Menurut Nia, kegiatan diplomasi budaya melalui film ini merupakan bentuk promosi yang paling efektif dan murah dari segi biaya. Dia cukup membayar tiket satu-dua orang. Filmnya juga bisa dibuat dalam bentuk data digital. "Meskipun yang paling bagus adalah film dalam format pita film 35 mili, itu kan cukup berat dan tentu saja mahal. Jadi enggak apa-apa juga kalau dalam bentuk seperti sekarang. Praktis dan murah. Dan yang paling penting bahwa masyarakat Belanda jadi lebih mengenal Indonesia dan perkembangan budayanya," katanya.
Azis Nurwahyudi, atase penerangan sosial dan budaya KBRI, mengatakan, melalui film-film yang diputar di bioskop di Belanda, masyarakat belanda jadi tahu bahwa Indonesia itu sudah berkembang. Termasuk industri filmnya. "Selama ini kan yang terkenang dalam benak masyarakat Belanda adalah Indonesia zaman dulu. Jadi diplomasi budaya lewat seni film ini penting," ujarnya.
Maik, warga Belanda pemenang lomba pidato berbahasa Indonesia, mengatakan, dalam film ini, dia melihat Indonesia sekarang sudah sangat berkembang. Terutama dalam nilai budaya yang berkembang di masyarakatnya. “Kalau di Belanda, kita bisa melakukan dan bicara tentang semua hal karena Belanda sudah sangat bebas. Sedangkan di Indonesia, hal-hal yang dulunya sangat tertutup untuk dibicarakan, sekarang bahkan bisa dilihat dan dipublikasikan melalui film," ujarnya.

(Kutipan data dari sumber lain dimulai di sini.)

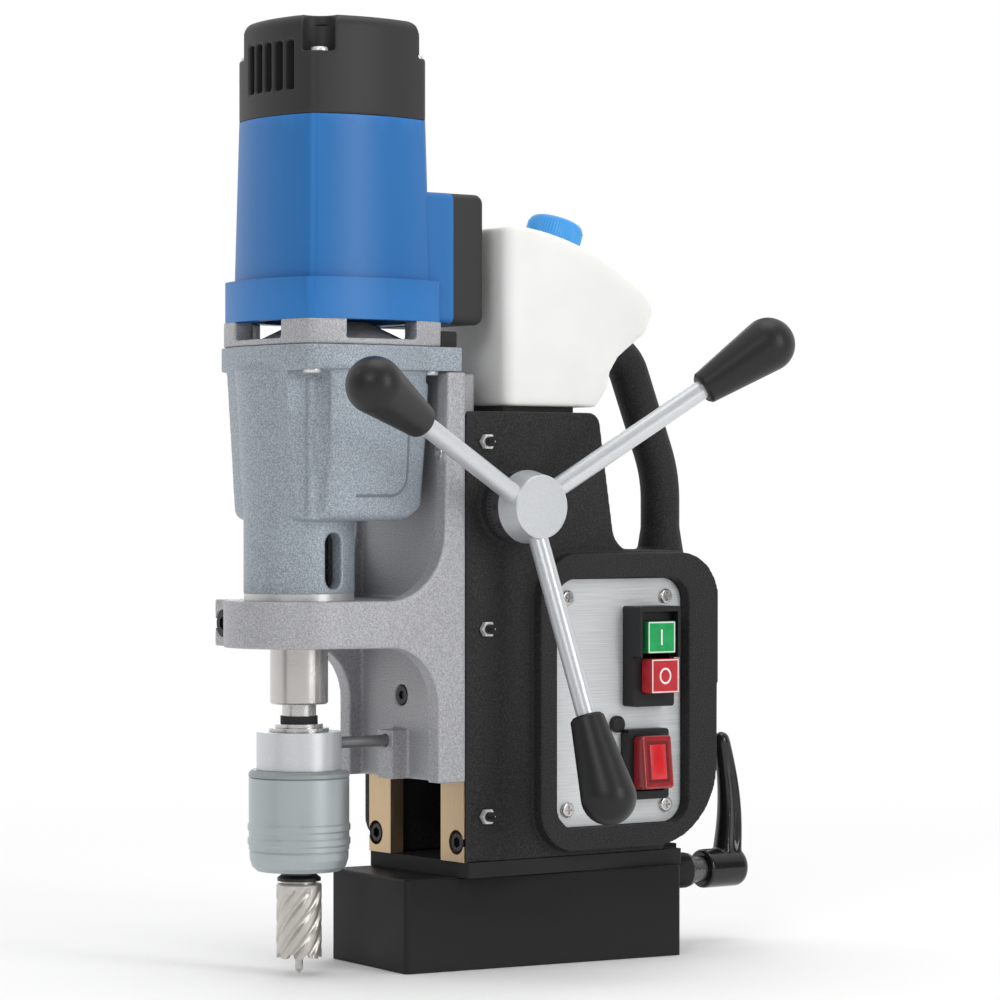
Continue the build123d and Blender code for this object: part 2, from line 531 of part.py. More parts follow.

Bukan hanya pemutaran film, pada hari ketiga kegiatan ini, Nia juga berdiskusi tentang perkembangan film Indonesia dengan mahasiswa dan para pembuat film muda di Wageningen. Acara yang dihadiri sekitar 100 undangan ini digelar di ruang Theater 1, tepat pukul 18.30 waktu setempat.
Film Kebaya Pengantin berkisah tentang seorang transgender (pria yang menjadi wanita) bernama Sandy (Atiqah Hasiholan), yang berpacaran dengan Farid (Lukman Sardi). Keduanya bekerja di perusahaan penjahit baju pengantin. Dalam waktu dekat, Farid akan menikah dengan seorang wanita di kampung halamannya. Meskipun sedih dan kecewa, toh Sandi dengan rela menjahitkan baju pengantin buat mempelai perempuan. Bahkan Sandy juga yang mendandani pengantin sampai ke pelaminan. Secara emosi, ada pergulatan batin saat Sandy membuat baju kebaya yang seharusnya dipakai Sandy di pelaminan dan menikah dengan Farid.
Di Belanda, Filmhuis adalah pusat keebudayaan dan seni yang ada di beberapa kota di Belanda. Di dalamnya ada kafe, ruang untuk pertunjukan, dan lain-lain. Beberapa ruang teater (bioskop) masing-masing memiliki kapasitas 100 orang. Bioskop nonkomersial hanya memutar film indie atau festival dari seluruh dunia.